Add to that the periodic scenes featuring the quartet, almost designed to make you squirm—the way they squeal with delight on seeing each other again gets to be like fingers scraping a blackboard, making them all seem like six-year olds.

As to the cast, the men are pretty much window-dressing here, and you have to sympathize with them as they plod through their utterly subservient roles. (The worst assignment certainly goes to Gilles Marini as Samantha’s California neighbor, who’s treated as much like a piece of meat as women are in so many pictures.) This is the girls’ show, and all four of the stars get their moments, though it’s difficult to say they make best use of them. We’re obviously meant to cheer on Cattrall’s take-no-prisoners Samantha, but she’s like a charmless, utterly self-centered Auntie Mame, who might have been sufferable in smaller half-hour doses but is here way overbearing at two hours plus. Parker is more demure but less appealing than intended. Davis plays the amiable fool all too well, but Nixon is a bit too fierce for the picture’s balance.
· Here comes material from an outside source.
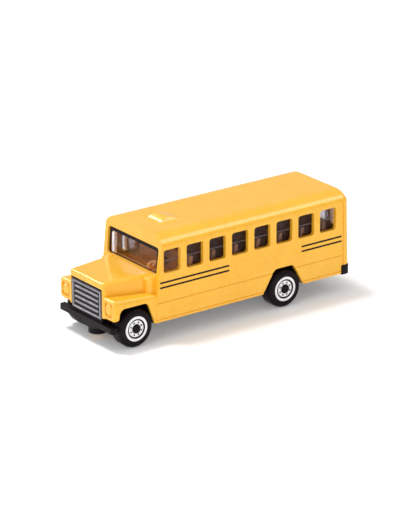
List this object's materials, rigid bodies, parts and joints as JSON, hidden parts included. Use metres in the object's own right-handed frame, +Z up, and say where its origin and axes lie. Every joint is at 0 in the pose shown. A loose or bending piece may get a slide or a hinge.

Oscar-winner Hudson offers nothing but a generalized bonhomie.

They all look fine in Patricia Field’s costumes, though—easily one of the picture’s most important elements, nicely set off (as are the locations in New York, California and Mexico) by John Thomas’ glossy cinematography.

Ultimately, though “Sex and the City” focuses on characters who look human, it’s really about things rather than people. And though it pretends to be about forgiveness—characters are constantly apologizing to one another in it—the reconciliations at the close have a spurious, even coarse feel (one occurs in that huge closet, and another, on the Brooklyn Bridge, is an obvious rip-off of “An Affair to Remember”). The theme is appropriate in a way, though, since a great many viewers—especially guys who are dragged to it by their wives and girlfriends—will be sorry, too.